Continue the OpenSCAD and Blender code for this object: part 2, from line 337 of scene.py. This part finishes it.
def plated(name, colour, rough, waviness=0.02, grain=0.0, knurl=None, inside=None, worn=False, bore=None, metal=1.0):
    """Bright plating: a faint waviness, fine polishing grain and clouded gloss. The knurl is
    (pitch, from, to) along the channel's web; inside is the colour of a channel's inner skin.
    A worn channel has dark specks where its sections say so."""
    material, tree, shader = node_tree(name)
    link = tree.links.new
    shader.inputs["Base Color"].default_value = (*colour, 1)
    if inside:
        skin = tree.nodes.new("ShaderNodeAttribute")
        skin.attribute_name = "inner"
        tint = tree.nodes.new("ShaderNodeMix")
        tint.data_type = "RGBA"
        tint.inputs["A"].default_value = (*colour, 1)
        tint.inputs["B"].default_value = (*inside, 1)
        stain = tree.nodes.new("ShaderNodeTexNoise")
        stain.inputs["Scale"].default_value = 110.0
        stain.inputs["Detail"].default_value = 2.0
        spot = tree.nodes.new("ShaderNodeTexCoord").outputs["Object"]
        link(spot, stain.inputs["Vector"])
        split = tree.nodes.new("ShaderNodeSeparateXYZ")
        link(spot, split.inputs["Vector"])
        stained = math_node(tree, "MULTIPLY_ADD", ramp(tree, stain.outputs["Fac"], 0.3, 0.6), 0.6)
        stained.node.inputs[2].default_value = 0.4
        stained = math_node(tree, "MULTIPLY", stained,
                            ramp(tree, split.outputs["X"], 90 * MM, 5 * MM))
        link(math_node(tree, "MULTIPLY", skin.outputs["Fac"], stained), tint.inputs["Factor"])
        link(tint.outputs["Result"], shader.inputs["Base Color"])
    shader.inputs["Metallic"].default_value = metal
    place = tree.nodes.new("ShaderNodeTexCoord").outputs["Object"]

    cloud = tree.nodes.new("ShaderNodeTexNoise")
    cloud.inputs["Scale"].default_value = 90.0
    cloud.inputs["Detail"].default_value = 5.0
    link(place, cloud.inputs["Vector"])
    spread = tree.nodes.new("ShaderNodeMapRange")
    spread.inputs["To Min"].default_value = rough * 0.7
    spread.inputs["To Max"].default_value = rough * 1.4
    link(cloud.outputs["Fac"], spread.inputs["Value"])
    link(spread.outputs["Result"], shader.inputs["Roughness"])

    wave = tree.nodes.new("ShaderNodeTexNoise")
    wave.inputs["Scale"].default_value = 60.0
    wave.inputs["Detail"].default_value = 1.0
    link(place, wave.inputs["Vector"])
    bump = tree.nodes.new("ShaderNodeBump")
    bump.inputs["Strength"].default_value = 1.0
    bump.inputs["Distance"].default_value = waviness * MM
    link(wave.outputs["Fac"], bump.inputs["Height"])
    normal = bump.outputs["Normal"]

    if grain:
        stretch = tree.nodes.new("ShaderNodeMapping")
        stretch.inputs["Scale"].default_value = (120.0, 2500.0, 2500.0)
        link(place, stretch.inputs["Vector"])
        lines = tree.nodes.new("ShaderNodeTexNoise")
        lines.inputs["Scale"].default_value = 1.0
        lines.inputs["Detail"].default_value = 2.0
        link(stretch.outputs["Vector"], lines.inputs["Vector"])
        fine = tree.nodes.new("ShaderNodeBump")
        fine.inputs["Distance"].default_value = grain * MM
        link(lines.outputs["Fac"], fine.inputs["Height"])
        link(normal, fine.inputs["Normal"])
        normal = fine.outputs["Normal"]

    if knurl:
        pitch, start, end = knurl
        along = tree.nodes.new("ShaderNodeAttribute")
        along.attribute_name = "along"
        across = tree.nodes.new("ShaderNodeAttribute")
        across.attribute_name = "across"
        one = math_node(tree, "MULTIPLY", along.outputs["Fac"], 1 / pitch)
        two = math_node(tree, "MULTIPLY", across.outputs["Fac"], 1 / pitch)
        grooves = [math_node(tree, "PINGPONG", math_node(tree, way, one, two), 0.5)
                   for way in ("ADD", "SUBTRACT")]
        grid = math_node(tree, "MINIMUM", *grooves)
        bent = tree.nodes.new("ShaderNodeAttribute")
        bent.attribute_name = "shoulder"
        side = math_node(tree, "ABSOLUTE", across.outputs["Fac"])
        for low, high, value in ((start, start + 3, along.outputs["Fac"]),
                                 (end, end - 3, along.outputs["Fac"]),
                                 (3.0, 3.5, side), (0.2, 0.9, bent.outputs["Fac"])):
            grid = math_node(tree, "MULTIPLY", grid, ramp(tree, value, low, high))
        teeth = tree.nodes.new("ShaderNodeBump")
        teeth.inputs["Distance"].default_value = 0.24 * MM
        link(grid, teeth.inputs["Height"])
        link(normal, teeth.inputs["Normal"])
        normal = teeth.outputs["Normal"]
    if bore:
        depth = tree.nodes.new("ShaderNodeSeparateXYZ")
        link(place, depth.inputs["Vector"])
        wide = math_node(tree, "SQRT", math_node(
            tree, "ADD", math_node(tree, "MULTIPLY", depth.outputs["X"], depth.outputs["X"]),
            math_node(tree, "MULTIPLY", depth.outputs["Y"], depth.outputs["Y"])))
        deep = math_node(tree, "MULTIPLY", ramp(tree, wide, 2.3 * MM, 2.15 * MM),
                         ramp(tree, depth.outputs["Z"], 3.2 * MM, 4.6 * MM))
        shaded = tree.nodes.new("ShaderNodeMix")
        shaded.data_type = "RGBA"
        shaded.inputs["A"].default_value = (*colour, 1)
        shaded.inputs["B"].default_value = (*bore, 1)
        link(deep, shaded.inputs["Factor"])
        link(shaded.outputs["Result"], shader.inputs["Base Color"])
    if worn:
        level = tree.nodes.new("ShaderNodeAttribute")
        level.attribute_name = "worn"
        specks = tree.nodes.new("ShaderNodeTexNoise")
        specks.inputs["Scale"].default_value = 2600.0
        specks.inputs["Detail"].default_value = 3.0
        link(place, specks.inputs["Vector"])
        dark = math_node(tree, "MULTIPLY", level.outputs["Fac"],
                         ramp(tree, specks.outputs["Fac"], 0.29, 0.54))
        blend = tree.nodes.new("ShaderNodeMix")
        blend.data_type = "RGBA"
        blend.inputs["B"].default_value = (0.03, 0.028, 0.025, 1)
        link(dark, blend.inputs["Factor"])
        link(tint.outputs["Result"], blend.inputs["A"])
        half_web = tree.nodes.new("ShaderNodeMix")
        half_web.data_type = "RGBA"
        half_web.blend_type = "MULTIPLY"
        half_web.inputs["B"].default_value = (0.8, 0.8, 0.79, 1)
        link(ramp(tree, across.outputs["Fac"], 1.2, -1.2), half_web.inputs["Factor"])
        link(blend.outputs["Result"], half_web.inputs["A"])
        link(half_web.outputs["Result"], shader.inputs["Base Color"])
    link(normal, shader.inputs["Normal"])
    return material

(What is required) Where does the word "from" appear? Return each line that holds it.

(Written solution)
Continue the OpenSCAD and Blender code for this object: part 2, from line 337 of scene.py. This part finishes it.
    (pitch, from, to) along the channel's web; inside is the colour of a channel's inner skin.